墨朗赫看得有些目瞪口呆,一个女子,怎的这般……
“找到了!”旬邑将一只青铜雕花药瓶交给冥酉,“这只药瓶在书房里,但之前从未见过,您看看。”
黑色药粉散发着奇异的味道,冥酉沾了一些,细细研究起来。
悠长的走廊上,几只烛火孤零零的散落。
“起风了,进去吧。”花叶青落寞的背后,苏谦无声叹息。
“今晚的夜空看不到一颗星星,明天许是有雨。”花叶青仰望着茫茫苍穹,心里一股悲凉,“我的娘亲,他的结发妻子,如今竟因为区区一个姬妾被他这般毒打羞辱!苏谦,要保护娘亲,哥哥和妹妹,我该怎么做呢?”

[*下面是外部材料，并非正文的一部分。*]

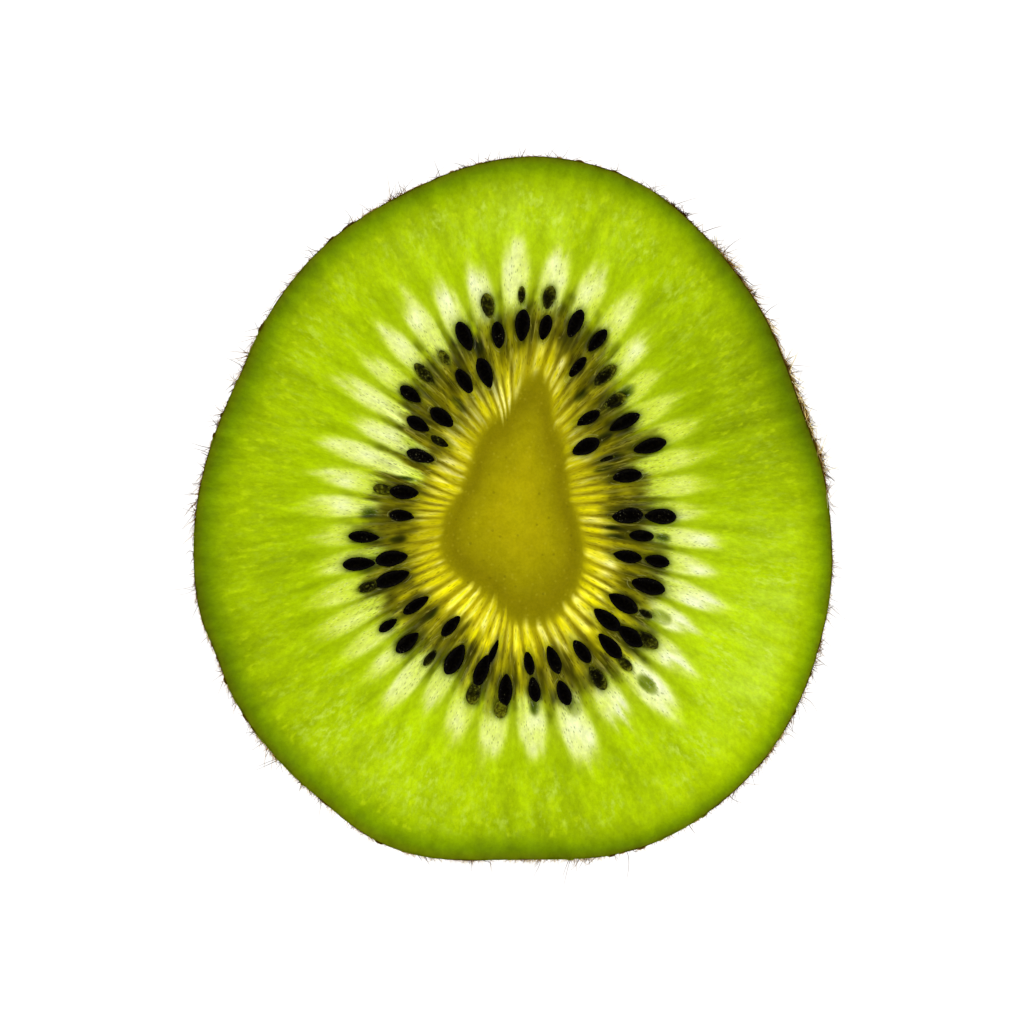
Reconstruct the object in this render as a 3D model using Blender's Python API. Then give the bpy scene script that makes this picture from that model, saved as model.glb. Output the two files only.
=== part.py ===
"""A kiwi slice, lying flat: one round cut across the fruit, 5 mm thick.

Three solids meet face to face and each runs right through the slice: the outer flesh with its skin
side, the ring of locules that holds the seeds, and the pale core. Metres, +Z up, resting on z = 0,
with the middle of the slice's box on the Z axis.

Every outline is drawn in fan coordinates, because the fruit's lines don't start from one point but
from a short upright line in the core. A point has a direction round the slice (degrees,
anticlockwise from +X) and a distance outward from that line.
"""

import math

import bpy
import numpy as np

# Driving sizes, in metres and degrees.
THICKNESS = 0.0050
FAN_HALF_LINE = 0.0047
FAN_REFERENCE = 0.0126  # the distance at which a direction is the true angle round the slice
GAP = 0.0003

# The cut edge of the skin: mean distance, waves (number of crests, height, direction of a crest)
# and dents (depth, direction, half width). The long waves give its egg shape, the short ones are
# the small flats and swellings of this one fruit.
SKIN_DISTANCE = 0.0243
SKIN_WAVES = (
    (1, 0.00130, -86), (2, 0.00055, 0), (3, 0.00050, -40), (4, 0.00010, -15),
    (5, 0.00015, -10), (6, 0.00015, 15), (8, 0.00010, -5),
)
SKIN_DENTS = ((-0.0020, 270, 14),)

# The side is the fruit's own curved surface: lower down it stands further out, most on one side.
FLARE = 0.00050
FLARE_DIRECTION = 20
FLARE_LEAST = 0.00010
SIDE_BULGE = 0.00010
SIDE_STEPS = 4

# The core is a blunt drop whose tip points up (+Y).
CORE_DISTANCE = 0.00465
CORE_WAVES = (
    (1, 0.00080, -72), (2, 0.00065, -3), (3, 0.00065, -47), (4, 0.00040, 34), (5, 0.00020, -16),
)
CORE_TIP = ((0.0031, 77, 13),)
CORE_CROWN = 0.00018

# The locules: thin cells side by side round the core. Each one's reach is its own.
LOCULE_REACH_MM = (
    15.3, 16.1, 15.7, 15.7, 14.8, 14.3, 15.7, 16.6, 16.9, 16.5,
    17.0, 15.5, 15.5, 16.3, 15.7, 15.3, 16.9, 14.0, 16.1, 15.9,
    17.3, 16.3, 16.3, 17.4, 18.1, 16.5, 15.7, 16.6, 14.0, 15.7,
    15.7, 15.1, 17.4, 16.3, 18.7, 17.4, 16.5, 17.9, 16.6, 16.9,
)
LOCULES = len(LOCULE_REACH_MM)
# How far, in degrees, the locules crowd away from even spacing.
CROWDING = -1.5
CROWDING_WAVES = ((1, 1.25, 61), (2, 1.0, -17), (3, 1.4, -40), (4, 0.9, 27))
TIP_MARGIN = 0.0005
NOTCH = 0.0016
BED_DEPTH = 0.00022
RIDGE_HEIGHT = 0.00006

STEPS_PER_LOCULE = 6
CORE_STEPS = 96
BED_ROWS = 6


def clear_scene():
    for old in list(bpy.data.objects):
        bpy.data.objects.remove(old, do_unlink=True)


def make_material(name, colour, roughness):
    material = bpy.data.materials.new(name)
    material.use_nodes = True
    shader = material.node_tree.nodes["Principled BSDF"]
    shader.inputs["Base Color"].default_value = (*colour, 1.0)
    shader.inputs["Roughness"].default_value = roughness
    shader.inputs["Metallic"].default_value = 0.0
    material.diffuse_color = (*colour, 1.0)
    return material


def from_direction(around, direction):
    """The angle between two directions, from -180 to 180 degrees."""
    return (around - direction + 180) % 360 - 180


def wavy(around, mean, waves, bumps=()):
    """mean, plus cosine waves round the slice, plus bell-shaped bumps (dents if negative)."""
    total = np.full(np.shape(around), float(mean))
    for crests, height, crest in waves:
        total += height * np.cos(np.radians(crests * (around - crest)))
    for height, direction, half_width in bumps:
        total += height * np.exp(-((from_direction(around, direction) / half_width) ** 2))
    return total


def skin_distance(around):
    return wavy(around, SKIN_DISTANCE, SKIN_WAVES, SKIN_DENTS)


def core_distance(around):
    return wavy(around, CORE_DISTANCE, CORE_WAVES, CORE_TIP)


def flare(around):
    """How much further out the side stands at the underside than at the cut face."""
    facing = np.clip(np.cos(np.radians(from_direction(around, FLARE_DIRECTION))), 0, 1)
    return FLARE_LEAST + FLARE * facing**3


def locule_number(around):
    """A whole number at the middle of each locule, and a half at each wall between two."""
    return (around - wavy(around, CROWDING, CROWDING_WAVES)) * LOCULES / 360


def in_locule(around):
    """1 along the middle of a locule, 0 at the walls beside it, smooth between."""
    return np.cos(np.pi * locule_number(around)) ** 2


def ring_edge(around):
    """Where the ring of locules meets the outer flesh: scallops that follow the locules' tips."""
    number = locule_number(around) % LOCULES
    reach = np.interp(number, range(LOCULES + 1), (*LOCULE_REACH_MM, LOCULE_REACH_MM[0])) / 1000
    return reach + TIP_MARGIN - NOTCH * (1 - in_locule(around))


def fan_points(around, distance, height):
    """Points of one closed ring, from fan coordinates: x = d cos t, y = (d + line) sin t.

    t is the true direction of the fan's ray, which leans away from upright near the core.
    """
    angle = np.radians(around)
    ray = np.arctan2(
        FAN_REFERENCE * np.sin(angle), (FAN_REFERENCE + FAN_HALF_LINE) * np.cos(angle)
    )
    x = distance * np.cos(ray)
    y = (distance + FAN_HALF_LINE) * np.sin(ray)
    return np.stack([x, y, np.broadcast_to(height, x.shape)], axis=1)


def box_middle():
    """The middle, seen from above, of the whole slice's box, which the skin's foot sets."""
    around = np.arange(0, 360, 0.5)
    foot = fan_points(around, skin_distance(around) + flare(around), 0.0)
    return (foot.min(axis=0) + foot.max(axis=0)) / 2


def bridge(first, second, count):
    """Four-sided faces between two rings of count points whose numbers start at first and second."""
    following = [(i + 1) % count for i in range(count)]
    return [(first + i, first + following[i], second + following[i], second + i) for i in range(count)]


def make_object(name, points, faces, material, collection):
    mesh = bpy.data.meshes.new(name)
    mesh.from_pydata((points - box_middle()).tolist(), [], faces)
    mesh.materials.append(material)
    mesh.shade_smooth()
    mesh.set_sharp_from_angle(angle=math.radians(40))
    solid = bpy.data.objects.new(name, mesh)
    collection.objects.link(solid)
    return solid


def loft_ring(name, sections, material, collection):
    """A ring-shaped solid through closed sections, the last joined back to the first.

    The sections run up the outer side, inward over the cut face, and down the inner side.
    """
    count = len(sections[0])
    total = len(sections) * count
    faces = []
    for start in range(0, total, count):
        faces += bridge(start, (start + count) % total, count)
    return make_object(name, np.concatenate(sections), faces, material, collection)


def loft_plug(name, sections, material, collection):
    """A solid through closed sections from the underside up, with a flat face on each end."""
    count = len(sections[0])
    last = (len(sections) - 1) * count
    faces = [tuple(reversed(range(count)))]
    for start in range(0, last, count):
        faces += bridge(start, start + count, count)
    faces.append(tuple(range(last, last + count)))
    return make_object(name, np.concatenate(sections), faces, material, collection)


def make_outer_flesh(material, collection):
    around = np.arange(0, 360, 360 / (LOCULES * STEPS_PER_LOCULE))
    inner = ring_edge(around) + GAP / 2
    sections = []
    for step in range(SIDE_STEPS + 1):
        up = step / SIDE_STEPS
        bulge = SIDE_BULGE * math.sin(math.pi * up)
        distance = skin_distance(around) + flare(around) * (1 - up) + bulge
        sections.append(fan_points(around, distance, THICKNESS * up))
    sections.append(fan_points(around, inner, THICKNESS))
    sections.append(fan_points(around, inner, 0.0))
    return loft_ring("outer_flesh", sections, material, collection)


def make_locule_ring(material, collection):
    around = np.arange(0, 360, 360 / (LOCULES * STEPS_PER_LOCULE))
    outer = ring_edge(around) - GAP / 2
    inner = core_distance(around) + GAP / 2
    sections = [fan_points(around, outer, 0.0)]
    for row in range(BED_ROWS + 1):
        inward = row / BED_ROWS
        hollow = math.sin(math.pi * inward) ** 0.5
        lie = RIDGE_HEIGHT - (BED_DEPTH + RIDGE_HEIGHT) * in_locule(around)
        height = THICKNESS + hollow * lie
        sections.append(fan_points(around, outer + (inner - outer) * inward, height))
    sections.append(fan_points(around, inner, 0.0))
    return loft_ring("locule_ring", sections, material, collection)


def make_core(material, collection):
    around = np.arange(0, 360, 360 / CORE_STEPS)
    outline = fan_points(around, core_distance(around) - GAP / 2, 0.0)
    middle = outline.mean(axis=0)
    sections = [outline]
    for share in (1.0, 0.9, 0.7, 0.4):
        section = middle + (outline - middle) * share
        section[:, 2] = THICKNESS + CORE_CROWN * (1 - share**2)
        sections.append(section)
    return loft_plug("core", sections, material, collection)


def main():
    clear_scene()
    collection = bpy.data.collections.new("kiwi_slice")
    bpy.context.scene.collection.children.link(collection)
    flesh = make_material("outer_flesh", (0.36, 0.58, 0.01), 0.35)
    locules = make_material("locule_ring", (0.66, 0.80, 0.16), 0.3)
    core = make_material("core", (0.42, 0.38, 0.01), 0.4)
    make_outer_flesh(flesh, collection)
    make_locule_ring(locules, collection)
    make_core(core, collection)


main()
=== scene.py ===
# %% [markdown]
# # A slice of green kiwi
#
# The plain model holds three flat solids: the outer flesh, the ring of seed cells and the core. This file
# dresses them. On the real slice nearly all that the eye sees is colour seen through wet, clear flesh with
# light shining through it, so most of the work is paint, and that light and the shade in the flesh are
# painted into its colours: a formula gives every point of a fine mesh its own colour, and small node
# textures add the grain. The seeds, the skin and its hairs are true shapes.

# %% Load the plain model
import copy
import math

import bpy
import numpy as np
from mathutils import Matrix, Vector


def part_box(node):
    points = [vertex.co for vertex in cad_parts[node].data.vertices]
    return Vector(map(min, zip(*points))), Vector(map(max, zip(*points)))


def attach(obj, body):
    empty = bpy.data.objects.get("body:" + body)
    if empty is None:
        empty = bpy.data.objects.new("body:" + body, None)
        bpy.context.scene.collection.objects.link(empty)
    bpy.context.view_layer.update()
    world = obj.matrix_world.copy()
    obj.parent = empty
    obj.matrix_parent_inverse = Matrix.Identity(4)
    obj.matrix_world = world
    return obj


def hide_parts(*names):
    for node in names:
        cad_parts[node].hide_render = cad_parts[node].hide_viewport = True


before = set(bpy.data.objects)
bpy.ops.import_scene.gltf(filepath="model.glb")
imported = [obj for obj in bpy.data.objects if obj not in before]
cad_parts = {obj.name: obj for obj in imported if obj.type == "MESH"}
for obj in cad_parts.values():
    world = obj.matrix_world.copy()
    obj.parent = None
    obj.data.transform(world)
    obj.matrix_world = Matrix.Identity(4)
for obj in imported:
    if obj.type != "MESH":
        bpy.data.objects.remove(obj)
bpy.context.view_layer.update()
slice_low, slice_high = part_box("outer_flesh")
THICKNESS = slice_high.z * 1000

# %% [markdown]
# ## Fan coordinates
#
# The lines in a kiwi don't run out from one point but from a short upright line in the core, like the ribs
# of a fan. So every shape and colour here is a function of two numbers: the direction round the slice in
# degrees, and the distance outward from that line in millimetres. The outlines are the plain model's own
# formulas, which are a mean distance plus a few waves and bell-shaped bumps.

# %% Outlines, in millimetres and degrees
FAN_HALF_LINE = 4.7
FAN_REFERENCE = 12.6  # the distance at which a direction is the true angle
SKIN_DISTANCE = 24.3
SKIN_WAVES = (
    (1, 1.30, -86), (2, 0.55, 0), (3, 0.50, -40), (4, 0.10, -15), (5, 0.15, -10), (6, 0.15, 15),
    (8, 0.10, -5),
)
SKIN_DENTS = ((-2.0, 270, 14),)
FOOT_FLARE_LEAST, FOOT_FLARE, FOOT_FLARE_DIRECTION = 0.10, 0.50, 20
TRIM, TRIM_BUMPS = 0.01, (
    (0.19, 356, 9), (0.08, 21, 7), (-0.14, 42, 9), (-0.07, 69, 5), (0.05, 81, 5), (0.04, 104, 9),
    (-0.07, 120, 5), (0.15, 139, 13), (0.10, 150, 5), (-0.05, 164, 7), (0.08, 186, 9), (0.27, 210, 6),
    (0.17, 241, 5), (-0.04, 270, 6), (-0.04, 318, 20),
)
SIDE_FLARE, SIDE_FLARE_BUMPS, SIDE_BULGE = 0.05, ((0.32, 20, 9), (0.12, 50, 10)), 0.02
CORE_DISTANCE = 4.65
CORE_WAVES = ((1, 0.80, -72), (2, 0.65, -3), (3, 0.65, -47), (4, 0.40, 34), (5, 0.20, -16))
CORE_TIP = ((3.1, 77, 13),)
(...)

清官难离家务事,比起毫无意义的劝慰,苏谦选择静默的站在花叶青身侧,聆听他的情绪。
“能保护他们的只有你。”
冥酉研究了许久黑色药粉,心情愈加沉凝,一种似曾相识的熟悉还有心底一股莫名的仇恨,令他烦躁不已。
“给他喂下去吧,这药粉可解他身上的毒。”冥酉将药瓶塞给秦君歌,惶惶走出屋外。
宁秀端来几盘精致的点心,“王爷,小姐,忙了这么久,吃些点心缓一缓,需要做什么吩咐奴婢去吧。”宁秀的目光不自然的闪了闪,而那毫不掩饰甚至带着几分故意的不自然,让秦君歌瞬间警觉。

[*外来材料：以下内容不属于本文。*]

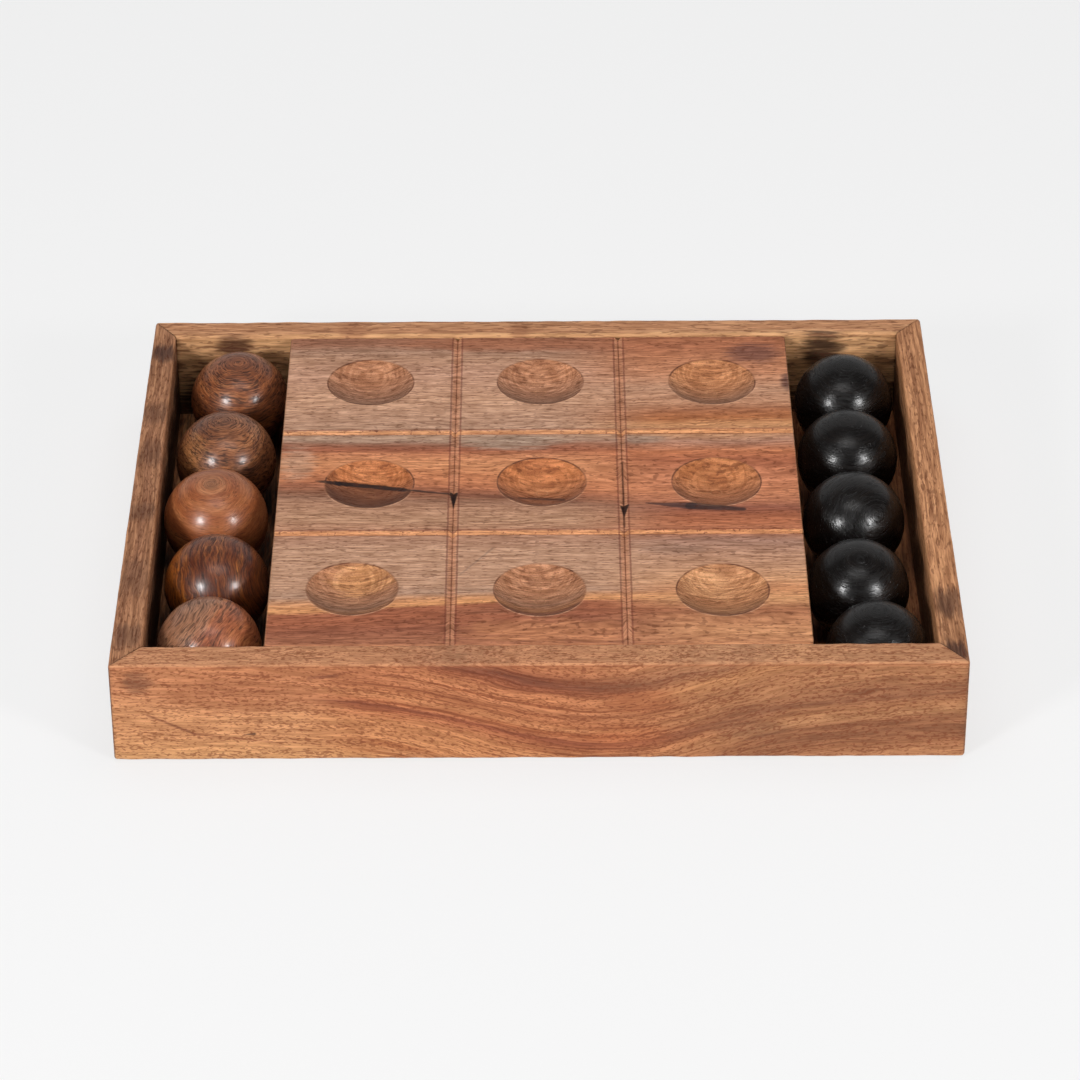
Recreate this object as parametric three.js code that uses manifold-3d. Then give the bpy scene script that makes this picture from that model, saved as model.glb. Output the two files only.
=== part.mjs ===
// Wooden noughts-and-crosses set: a mitred tray, a grooved and dished playing board in its
// middle, and a trough on each side with five turned wooden balls.
//
// Millimetres. +X runs along the tray, +Y to the back rail, +Z up.
// The origin is the middle of the tray's footprint, on the surface that it stands on.

import * as THREE from "three";
import { mergeVertices } from "three/addons/utils/BufferGeometryUtils.js";
import Module from "manifold-3d";

const wasm = await Module();
wasm.setup();

// ---- driving dimensions ----------------------------------------------------------------

const trayWidth = 300;
const trayDepth = 235;
const trayHeight = 40.5;

const sideRailThickness = 10;
const longRailThickness = 12;
const arrisEase = 0.8; // chamfer along the rails' long edges
const glueGap = 0.15; // half of the glue line in each mitre
const looseGap = 0.3; // clearance around a piece let into another

const baseThickness = 4;
const baseLift = 1; // the base panel sits this far above the table
const rebateWidth = 4; // ledge cut in each rail for the base panel

const boardWidth = 192.5;
const boardEndGap = 0.5; // between the board and the front and back rails
const boardThickness = 20;
const boardDrop = 0.3; // the board's face lies this far below the rails' tops
const boardCornerRadius = 1.5;

const cellsPerSide = 3;
const wellPitchX = 65.5;
const wellPitchY = 71;
const wellRimRadius = 16.5;
const wellDepth = 5.2;
// The wells were marked out by hand. How far each sits off the even grid, as [x, y], in
// rows from the front to the back.
const wellDrift = [
  [[-1, 1.6], [0.4, 0.5], [0.1, 0]],
  [[3, -0.1], [1.3, 0.7], [0.4, 0.4]],
  [[1.4, 0.8], [0.9, 0.9], [1.1, 0.3]],
];

const groovePitchX = 62.4;
const groovePitchY = 68.8;
const grooveShiftY = 1; // the cross grooves are sawn a little nearer the back
const grooveHalfWidth = 1.8;
const grooveDepth = 1.8;

const battenWidth = 16;
const battenEndGap = 1;

const screwsPerBatten = 2;
const screwSpacingY = 150;
const screwLength = 28;
const screwShankRadius = 1.8;
const screwHeadRadius = 3.6;
const screwHeadHeight = 2.2;
const screwTipLength = 4;
const driveArm = 1.9; // half length of the cross-shaped drive recess
const driveWidth = 0.8;
const driveDepth = 1.2;

const splineThickness = 2.4;
const splineReach = 3.6; // how far the spline goes into each rail
const splineBottom = 10;
const splineHeight = 24;
const splineFromInside = 0.42; // its place along the mitre, from the inner corner

const ballRadius = 19;
const ballsPerTrough = 5;
const ballPitch = 42;
const ballRestGap = 0.2;

// How far each ball lies off an even row down the middle of its trough, as [x, y], and how
// much its turned radius differs from the usual one; back ball first.
const brownBallDrift = [
  [2.4, 1.1, 0],
  [-0.3, -0.9, 0],
  [-1.7, -0.9, 0.5],
  [1.3, -2.2, 0.2],
  [0.8, 0.6, -0.2],
];
const blackBallDrift = [
  [0, -2.9, 0],
  [-0.9, -1.5, 0],
  [-1.3, -3.6, 0],
  [-2.4, -5.6, -0.3],
  [2, -2.7, -0.5],
];

// ---- sizes that follow -----------------------------------------------------------------

const halfWidth = trayWidth / 2;
const halfDepth = trayDepth / 2;
const innerHalfWidth = halfWidth - sideRailThickness;
const innerHalfDepth = halfDepth - longRailThickness;
const floorTop = baseLift + baseThickness;
const rebateTop = floorTop + ballRestGap;

const boardTop = trayHeight - boardDrop;
const boardBottom = boardTop - boardThickness;
const boardDepth = 2 * (innerHalfDepth - boardEndGap);
const battenX = boardWidth / 2 - battenWidth / 2 - looseGap;

const troughX = (boardWidth / 2 + innerHalfWidth) / 2;
const ballUnderside = floorTop + ballRestGap;

// ---- materials -------------------------------------------------------------------------

function wood(color, roughness) {
  return new THREE.MeshStandardMaterial({ color, roughness, metalness: 0 });
}

const railWood = () => wood(0xa9714b, 0.6);
const boardWood = () => wood(0xb07d5c, 0.62);
const plainWood = () => wood(0x8a6242, 0.75);
const brownBallWood = () => wood(0x7a4c2e, 0.35);
const blackBallWood = () => wood(0x1b1a1b, 0.3);
const screwSteel = () =>
  new THREE.MeshStandardMaterial({ color: 0xa8a6a0, roughness: 0.4, metalness: 1 });

// ---- solids and booleans ---------------------------------------------------------------

function toSolid(geometry) {
  const bare = geometry.index ? geometry.toNonIndexed() : geometry.clone();
  bare.deleteAttribute("normal");
  bare.deleteAttribute("uv");
  const merged = mergeVertices(bare, 1e-4);
  const mesh = new wasm.Mesh({
    numProp: 3,
    vertProperties: new Float32Array(merged.attributes.position.array),
    triVerts: new Uint32Array(merged.index.array),
  });
  mesh.merge();
  return new wasm.Manifold(mesh);
}

function toGeometry(solid) {
  const mesh = solid.getMesh();
  const geometry = new THREE.BufferGeometry();
  geometry.setAttribute("position", new THREE.BufferAttribute(mesh.vertProperties, 3));
  geometry.setIndex(new THREE.BufferAttribute(mesh.triVerts, 1));
  geometry.computeVertexNormals();
  return geometry;
}

function cut(geometry, cutters) {
  let solid = toSolid(geometry);
  for (const cutter of cutters) {
    solid = solid.subtract(toSolid(cutter));
  }
  return toGeometry(solid);
}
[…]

“也好。”因着紧张一直都感觉不到饿,现在墨朗玄的情况稳定下来,又看到盘中色香味俱佳的点心,墨朗赫突觉腹中空空难耐。
“贤王!”秦君歌高喊一声,墨朗赫忙站起身,方拿起的点心惊落在地上,滚了几个圈儿,“怎么了?四弟有什么情况吗?”
秦君歌看了一眼宁秀,墨朗赫登时明白过来,正要发作却被秦君歌一个眼神制止,遂心领神会。
“谁?”秦君歌冷然的看了一眼宁秀。
“花房的三财是皇后的人。”宁秀不敢隐瞒,“他抓了我的爹和娘亲威胁我,王爷,小姐,请救救我娘亲和爹,求求你们。”宁秀慌乱的啜泣,接连磕着头,“小姐,求求你……”
“起来吧,把眼泪擦干净,现在不是哭泣的时候。”
突然,床上的墨朗玄传来一声咳嗽,眼珠轻轻滚动了几下。
“四弟!”
双目缓缓睁开,清眸熠熠,深邃。
“四弟,你醒了!”墨朗赫大喜。
秦君歌把完脉,面色悠然沉静,“王爷的毒解了,只是现在还需要你躺些时日,这王府里的贼要抓,贼的主人也要惊一惊。”
想起前几日在宫里,皇后三番四次的施计暗害,森冷的目光愈发寒凉。